Multi tenant applications are very common, having something out of the box to handle this would be really nice. Even if a full solution isn’t possible, every application is different, but maybe some tools to make it easier / help you do the right thing?
ex I usually add a validation that checks associations are also associated with the same tenant when created.
I wonder if there’s a better way to check how prevalent a thing is in our ecosystem. So far it feels to me like we’re all going by our gut feeling (I’m guilty of this as well by asking for a baked in admin framework for Rails).
As for multi tenancy, this is what I can find Category: Multitenancy - The Ruby Toolbox . What do we make of the numbers, can we estimate if this means a majority of apps is using this?
I’m not sure if it counts as “true” multi-tenancy but I think the accounts system in Basecamp is quite brilliant and would be broadly applicable to most B2B rails apps. I think it’s basically a rack middleware that’s scoping all routes to an account ID, which goes into current.rb etc. I’m a very inexperienced rails programmer, but this is one of those things I’d love to be baked in (as well some more tools for user authentication).
I know @eileencodes has some plans to get multi tenancy into Rails.
I agree that the current state of affairs is not perfectly ideal. The good news is that the internals of Rails and ActiveRecord are very multi tenant friendly. We have been using it for many many years at Discourse. The bad news is that you need a gem/special library.
At Discourse we use:
We run 100-300 customers on a single cluster, each customer has a dedicated database, all 100-300 databases are clones structure wise (so we can reuse schema cache) but have distinct data.
We have to be really careful and measured moving towards a native multi tenancy story cause there are many dragons, some of which are not even under rails control. (PG performance suffers with 1000s of open connections for example)
Thanks for the link, I hadn’t come across rails_multisite before.
I think one of the challenges with something like this is there at a lot of different ways to implement it, all with different tradeoffs and pitfalls to avoid. We have the database per tenant approach you mentioned, you can use a schema per tenant (with Postgres at least) GitHub - influitive/apartment: Database multi-tenancy for Rack (and Rails) applications, at Shopify we put the account id on every table and scoped the queries automatically.
That being said I’m pretty sure there are useful building blocks from all of these and having them supported natively within rails would help developers make safer and better supported choices.
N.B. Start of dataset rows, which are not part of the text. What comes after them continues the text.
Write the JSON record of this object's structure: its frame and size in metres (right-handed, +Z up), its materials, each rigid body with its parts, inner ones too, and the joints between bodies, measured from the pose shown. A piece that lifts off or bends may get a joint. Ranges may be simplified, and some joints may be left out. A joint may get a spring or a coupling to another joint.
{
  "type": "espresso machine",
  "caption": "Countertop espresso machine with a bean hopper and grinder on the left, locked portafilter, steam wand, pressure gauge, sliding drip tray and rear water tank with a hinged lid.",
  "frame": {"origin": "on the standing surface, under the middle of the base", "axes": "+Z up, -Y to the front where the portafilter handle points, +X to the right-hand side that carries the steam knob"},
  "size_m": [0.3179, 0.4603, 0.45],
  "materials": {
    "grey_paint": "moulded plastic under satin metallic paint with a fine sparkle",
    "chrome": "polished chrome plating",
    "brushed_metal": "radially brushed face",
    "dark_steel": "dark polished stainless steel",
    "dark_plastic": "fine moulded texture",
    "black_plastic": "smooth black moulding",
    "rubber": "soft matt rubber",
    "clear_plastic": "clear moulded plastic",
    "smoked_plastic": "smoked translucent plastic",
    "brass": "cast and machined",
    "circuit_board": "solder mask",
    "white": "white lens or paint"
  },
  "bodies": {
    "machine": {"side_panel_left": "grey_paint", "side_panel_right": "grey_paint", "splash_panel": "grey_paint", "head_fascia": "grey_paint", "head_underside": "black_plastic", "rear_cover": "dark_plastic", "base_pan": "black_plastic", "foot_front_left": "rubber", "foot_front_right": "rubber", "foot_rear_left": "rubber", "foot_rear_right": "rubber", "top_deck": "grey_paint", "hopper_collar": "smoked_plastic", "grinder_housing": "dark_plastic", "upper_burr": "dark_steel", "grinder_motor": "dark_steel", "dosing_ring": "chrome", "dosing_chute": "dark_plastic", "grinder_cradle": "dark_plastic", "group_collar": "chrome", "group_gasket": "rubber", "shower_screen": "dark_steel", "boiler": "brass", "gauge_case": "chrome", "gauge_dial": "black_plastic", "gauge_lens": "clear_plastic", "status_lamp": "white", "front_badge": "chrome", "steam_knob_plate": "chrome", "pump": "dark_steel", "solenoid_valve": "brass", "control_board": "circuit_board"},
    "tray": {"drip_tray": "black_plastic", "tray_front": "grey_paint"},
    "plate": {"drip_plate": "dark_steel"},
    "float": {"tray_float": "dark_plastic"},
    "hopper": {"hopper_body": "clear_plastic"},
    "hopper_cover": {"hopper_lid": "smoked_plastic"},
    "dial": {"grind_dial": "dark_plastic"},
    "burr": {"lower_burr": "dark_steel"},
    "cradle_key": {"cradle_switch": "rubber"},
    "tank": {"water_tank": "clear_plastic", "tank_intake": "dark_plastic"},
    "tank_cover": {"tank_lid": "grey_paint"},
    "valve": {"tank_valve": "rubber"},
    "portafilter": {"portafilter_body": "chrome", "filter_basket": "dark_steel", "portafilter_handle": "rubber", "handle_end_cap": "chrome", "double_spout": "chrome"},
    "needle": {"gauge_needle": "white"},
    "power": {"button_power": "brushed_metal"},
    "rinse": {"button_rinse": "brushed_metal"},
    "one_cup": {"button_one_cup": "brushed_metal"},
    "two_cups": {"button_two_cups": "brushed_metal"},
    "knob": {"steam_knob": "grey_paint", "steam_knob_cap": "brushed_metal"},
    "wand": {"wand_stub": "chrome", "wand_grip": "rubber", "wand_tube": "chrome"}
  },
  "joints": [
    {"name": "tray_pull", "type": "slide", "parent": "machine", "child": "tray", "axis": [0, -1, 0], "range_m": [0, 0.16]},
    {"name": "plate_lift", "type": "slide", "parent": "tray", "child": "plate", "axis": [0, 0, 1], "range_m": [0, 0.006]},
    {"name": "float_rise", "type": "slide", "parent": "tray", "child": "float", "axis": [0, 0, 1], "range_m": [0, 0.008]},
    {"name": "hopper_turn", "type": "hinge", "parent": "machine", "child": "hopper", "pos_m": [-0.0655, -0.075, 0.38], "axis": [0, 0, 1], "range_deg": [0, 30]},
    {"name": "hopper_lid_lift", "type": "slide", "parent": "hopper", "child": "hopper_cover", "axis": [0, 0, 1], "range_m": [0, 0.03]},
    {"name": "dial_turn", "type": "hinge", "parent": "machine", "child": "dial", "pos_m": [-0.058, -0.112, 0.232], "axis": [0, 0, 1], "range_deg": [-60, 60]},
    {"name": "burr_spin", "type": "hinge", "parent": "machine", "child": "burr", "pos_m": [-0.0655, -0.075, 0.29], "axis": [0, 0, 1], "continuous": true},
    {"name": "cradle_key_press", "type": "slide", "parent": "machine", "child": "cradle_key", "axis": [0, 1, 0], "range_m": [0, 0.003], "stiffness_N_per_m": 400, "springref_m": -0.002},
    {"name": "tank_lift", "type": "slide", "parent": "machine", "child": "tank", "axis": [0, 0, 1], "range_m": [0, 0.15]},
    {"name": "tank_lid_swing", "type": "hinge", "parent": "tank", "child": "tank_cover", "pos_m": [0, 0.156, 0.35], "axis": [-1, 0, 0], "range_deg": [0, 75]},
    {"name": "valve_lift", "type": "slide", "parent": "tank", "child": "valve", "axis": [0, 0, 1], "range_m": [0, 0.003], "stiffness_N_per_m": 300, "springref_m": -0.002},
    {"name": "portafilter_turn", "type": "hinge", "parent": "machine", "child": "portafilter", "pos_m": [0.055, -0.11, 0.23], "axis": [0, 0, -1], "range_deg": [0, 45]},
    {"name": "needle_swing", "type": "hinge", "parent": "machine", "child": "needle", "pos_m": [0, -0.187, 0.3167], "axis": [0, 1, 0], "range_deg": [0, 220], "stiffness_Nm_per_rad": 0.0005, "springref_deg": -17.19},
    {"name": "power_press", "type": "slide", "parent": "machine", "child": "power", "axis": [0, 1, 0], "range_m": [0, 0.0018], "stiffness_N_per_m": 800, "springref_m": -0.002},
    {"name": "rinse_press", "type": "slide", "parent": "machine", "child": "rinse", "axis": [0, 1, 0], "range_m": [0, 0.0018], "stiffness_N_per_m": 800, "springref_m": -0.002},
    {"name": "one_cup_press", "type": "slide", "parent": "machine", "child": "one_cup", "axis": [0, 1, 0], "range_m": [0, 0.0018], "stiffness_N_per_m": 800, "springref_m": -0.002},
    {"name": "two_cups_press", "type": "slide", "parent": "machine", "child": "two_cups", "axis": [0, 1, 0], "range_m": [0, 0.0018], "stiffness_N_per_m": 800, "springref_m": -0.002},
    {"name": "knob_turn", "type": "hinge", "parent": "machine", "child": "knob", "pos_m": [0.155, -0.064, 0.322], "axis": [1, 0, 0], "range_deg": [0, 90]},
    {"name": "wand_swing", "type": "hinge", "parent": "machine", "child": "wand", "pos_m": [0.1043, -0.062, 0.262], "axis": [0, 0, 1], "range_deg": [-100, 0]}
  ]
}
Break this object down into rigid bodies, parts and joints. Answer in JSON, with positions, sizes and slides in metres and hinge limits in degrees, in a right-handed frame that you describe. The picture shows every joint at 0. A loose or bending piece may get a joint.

It also sounds like some work is already happening in this direction if @eileencodes is extracting some of their approach from Github which is awesome. I’m sure Shopify will be contributing something back for composite primary keys which will be another great building block https://twitter.com/jeremycole/status/1260305100863451136?s=21
The work for associating across clusters is already done in a private gem at GitHub, we just need to extract it into Rails once we’re confident it covers most use cases. Should be released in 6.2
Unfortunately this solution that (at least to me) looked really promising at the beginning turned out to be quite dangerous at least on Heroku Heroku Postgres | Heroku Dev Center
My take is that either the tenant_id in every table + default_scope or the multiple DBs are the way to go for multi tenancy depending on the project situation.